Unless of course the entire plan goes off the rails after the election in November.

These are not the only recent rails runs (sorry) for unis. Macquarie U is getting an upgraded rail-line which will ultimately connect it to Sydney’s booming northwest and the city’s southwest. UNSW is getting a light-rail into town. Flinders U will shortly have a rail connection and Monash is already on a promise of a tram. It all must irritate UniSydney management which lobbied unsuccessfully for a station on the new cross-harbour line.

Deal of the day

Across the ditch the university still known as Victoria University of Wellington has $10m to spend on start-ups. Financial services company Booster will deliver the dosh over five years for new businesses spun-out of VUW research.

What BCA is selling UniAus isn’t buying

The Business Council of Australia has stuck to its draft proposal for a radical restructure of post-school education. The original paper was released last October for consultation and is now adopted pretty much as was. “Given stakeholders’ support for the explicit focus on lifelong learning and agreement that learners needed support in their decision-making, the Business Council has not amended its proposed new approach to decision-making, and the model remains unchanged,” the final document states.

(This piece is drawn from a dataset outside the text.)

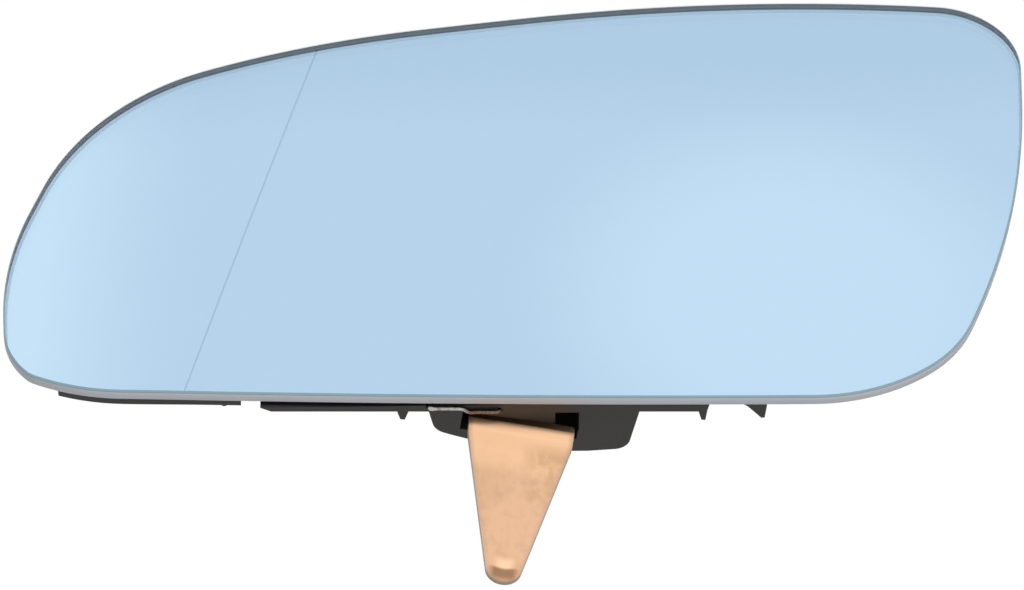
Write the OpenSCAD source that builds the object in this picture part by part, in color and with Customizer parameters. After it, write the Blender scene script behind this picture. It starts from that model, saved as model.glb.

The BCA plan has five core proposals.
* distinct VET and HE cultures. “VET as an industry-led sector based around competency-based training and applied learning, and HE offering advanced qualifications to develop highly skilled workers, as well as a broader remit of learning for the sake of learning, academic inquiry and research.”

* a sector-neutral single funding model

* a single source of information on the system designed for students, workers and employers

* a single governance model for HE and VET

* “a culture of lifelong learning to enable workers to upskill and reskill throughout their lives.”

Students would fund education and training through access to sector-neutral government subsidies and income contingent loans.

Universities Australia did not like a lot in the original draft and was quick yesterday to make plain that its position had not changed.  “The revised report does not sufficiently address the concerns held by universities about its potential to undermine our world-class university system, UA CEO Catriona Jackson said.

““The BCA has not established a rationale for a radical overhaul of the policy and funding settings that deliver a world-class university system.

“Universities share the BCA’s concern about the damage done to the nation’s vocational education system by successive funding cuts and policy mis-steps over the past decade – which should be a cautionary tale…. We need a flourishing post-school education system, with both universities and vocational education doing their distinct but complementary jobs at their best.”

Courses on Canvas at UniSydney

Thanks to a learned reader for pointing CMM to UniSydney students pick of fave sites from the Canvas LMS. There are courses from across the university in disciplines from gender studies to Japanese, engineering to education. What students commented on was less content and more construction, which creates a challenge for course authors. They need to be across the system to create a site that packages teaching and learning.

The timing of the survey is inadvertently excellent for Canvas. For a start it comes close to 12 months since UniSydney signed-on and as another big university considers adopting it.

Curtin and UWA in weight-loss leagues of their own

UWA has established a weight-loss programme for football loving blokes. So has a consortium including Curtin U, Edith Cowan U and the University of Newcastle – but while both were out announcing achievements yesterday, they aren’t the same.

UWA’s is Man v Fat a soccer programme from the UK. Curtin’s squad is West Coast Eagles-associated Aussie-Fit. While the soccer blokes actually play and the male football fans exercise the two share goals.

‘There’s very little out there that is designed to help men lose weight, and this program gets them back into sport and helps them lose weight, UWA’S Ben Jackson says.

“By taking part in this project, we expect the fans to reduce their weight and waistline, increase their knowledge of healthy eating and different types of physical activity, learn how to sustain their new lifestyle over the longer term, and gain a unique, behind-the-scenes experience with their favourite footy club,” Curtin’s Eleanor Quested announces.

Nothing like healthy competition to sweat the lard stuff.

Plibersek calls on Tehan to debate education

Labor’s Tanya Plibersek has challenged new education minister Dan Tehan to debate “schools, unis, TAFE and childcare.” It wlll take more than Mr Tehan to cover all that. For a start he would have to bring Paul Fletcher and Michelle Landry for childcare. And Michaelia Cash for voced.

But CMM suspects none of them will want to talk, certainly not Mr Tehan. There are no votes in cutting costs and if ministers even mention money they will be shouted down by student, union and most university lobbies calling for a return to demand-driven funding.

And while Ms Plibersek still wants to talk, probably just not as loudly or as long as she wanted to before the Liberals committed idiotcide.

All Labor need to do to win the next election is to promise not to govern by pie-fight. While restoring demand driven funding is a very public promise from the Labor leadership she need not state it as loudly or as often as when the election could have been a contest. Labor will also have to find new funding for TAFE which has to come from somewhere.

What this means for higher education this side of the election is not much.

Appointment

Wendy Cross starts at Federation U as dean of nursing and healthcare, based at the Berwick campus, in Melbourne’s outer southeast. She joins from Torrens U.